Trump throughout the 2016 campaign ordered aides to say things they often did not want to say, defend at all costs.
— Maggie Haberman (@maggieNYT) January 21, 2017
A second message was to the press. You will be turned into hate objects whenever we feel like it. We can do that to you without providing right of reply because… what are you going to do about it? Small mistakes quickly corrected will be treated as evidence of malicious wrong doing by the entire group. (And you deserve that.) We are not bound by what you call facts. We have our own, and we will proceed to put them out regardless of what the evidence says. It’s not a problem for us if you stagger from the room in disbelief. We’re not trying to “win the news cycle,” or win you over. We’re trying to demonstrate independence from and power over you people. This room is not just for briefings, announcements and Q & A. It’s also a theater of resentment in which you play a crucial part. Our constituency hates your guts; this is the place where we commune with them around that fact. See you tomorrow, guys!
Reaction from the press corps:
Jaw meet floor
— Glenn Thrush (@GlennThrush) January 21, 2017
A third “relationship” message went to the listeners, in tripartite.
* To the core Trump constituency — and an audience primed for this over years of acrid ‘liberal media’ critique — two things were said. “We’re going to rough these people up.” (Because we know how long you have waited for that.) But also, and in return, you have to accept our “alternative facts” even if your own eyes tell you otherwise. This too is a stark message. The epistemological “price” for being a solider in Trump’s army is high. You have to swallow, repeat and defend things that simply don’t check out. Screen shot from the Washington Post’s fact check: * To the listeners who are hostile to Trump the message is: you don’t count. There is no common world of fact that connects us to you. Rage on, losers. We don’t have to acknowledge any part of your reality. We’re fine if you dispute ours. In fact, the hotter the better. Our aim is true: to maximize conflict between your core group and ours. So please: help us polarize!
* To the neither/nors, the people who are not part of the Trump constituency and not yet committed to opposing him either, the message is very different. I can summarize it in two words: Don’t bother.
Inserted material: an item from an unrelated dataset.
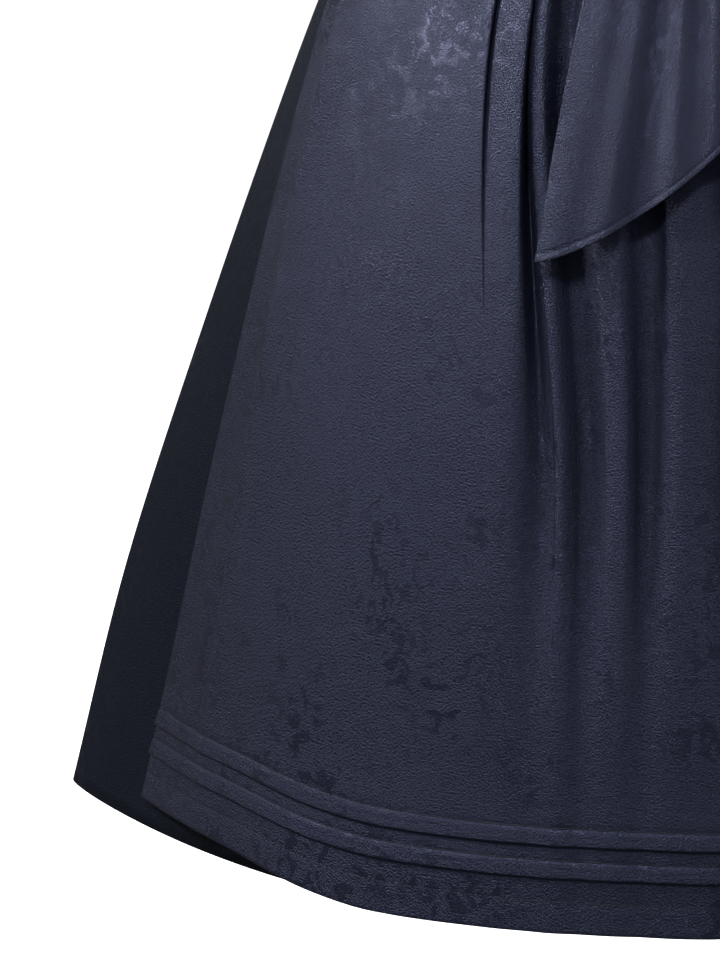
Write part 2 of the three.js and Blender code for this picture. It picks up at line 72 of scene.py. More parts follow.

People are fighting over what is real— and what is a lie. They dwell in different worlds— different, but neither of them yours. Any modest effort to pay attention will collapse into futility. Truth is impossible to discern without a heroic — and expensive — act of crap detection. Mostly there is confusion. The only rational choice is to pass on the whole spectacle. This space isn’t for you. This is for “them,” the people obsessed with politics. You should just live your life.
Look, then, at what Sean Spicer’s “relationship message delivery vehicle” accomplished on Day One. For Trump staffers: You gave up your dignity when you joined up with The Leader. Act accordingly. For journalists: You are hate objects. We are unbound from all evidence, all truth. For Trump supporters: We will put these press people down for you, but in return you have to lie to yourselves for us. For Trump’s opponents: go nuts, we love it! For the neither/nors: Don’t bother paying attention. You won’t be able to figure it out.
Listen to Ezra Klein explain why this is more than a sideshow:
The Trump administration is creating a baseline expectation among its loyalists that they can’t trust anything said by the media. The spat over crowd size is a low-stakes, semi-comic dispute, but the groundwork is being laid for much more consequential debates over what is, and isn’t, true. Delegitimizing the institutions that might report inconvenient or damaging facts about the president is strategic for an administration that has made a slew of impossible promises and takes office amid a cloud of ethics concerns and potential scandals.
And that is the business that was transacted in the White House briefing room… on Day One.
“Send the interns” means our major news organizations don’t have to cooperate with this. They don’t have to lend talent or prestige to it. They don’t have to be props. They need not televise the spectacle live (CNN didn’t carry Spicer’s rant) and they don’t have to send their top people.
They can “switch” systems: from inside-out, where access to the White House starts the story engines, to outside-in, where the action begins on the rim, in the agencies, around the committees, with the people who are supposed to obey Trump but have doubts. As I wrote on December 30:
During the Trump campaign who had better access: The reporters in the media pen, or those who got tickets and moved with the rest of the crowd? Were the news organizations on the blacklist really at a disadvantage? I can hear the reply. We need both: inside and outside. Fine, do both. My point is: outside-in can become the baseline method, and inside-out the occasionally useful variant. Switch it up. Send interns to the daily briefing when it becomes a newsless mess. Move the experienced people to the rim.
Sean Spicer has no power over the press but what they give to him. From a New York Times reporter whose beat is Congress:
If @seanspicer is going to lie in your faces fellow reporters, you don't need to go to his briefings. You don't need to talk to him at all.
— jennifer steinhauer (@jestei) January 22, 2017
When I say #sendtheinterns I mean it literally: take a bold decision to put your most junior people in the briefing room. Recognize that the real story is elsewhere, and most likely hidden. That’s why the experienced reporters need to be taken out of the White House, and put on other assignments.
Look: they can’t visit culture war upon you if they don’t know where you are. The press has to become less predictable. It has to stop functioning as a hate object. This means giving something up. The dream of the White House briefing room and the Presidential press conference is that accountability can be transacted in dramatic and televisable moments: the perfect question that puts the President or his designate on the spot, and lets the public see — as if in a flash — who they are led by. This was always an illusion. Crumbling for decades, it has become comically unsustainable under Trump.
Please note: I am not saying that as a beat the White House is unimportant, or that its pronouncements can be ignored. I’m not saying: devote less attention to Trump. Rather: change the terms of this relationship. Make yourself more elusive. In the theater of resentment where you play such a crucial part, relinquish that part.
The hard thing is not sending the interns, or tasking the experienced people with an outside-in beat into which they can dig. The hard thing is giving up on the dream of some exquisite confrontation that reveals all: accountability in a box.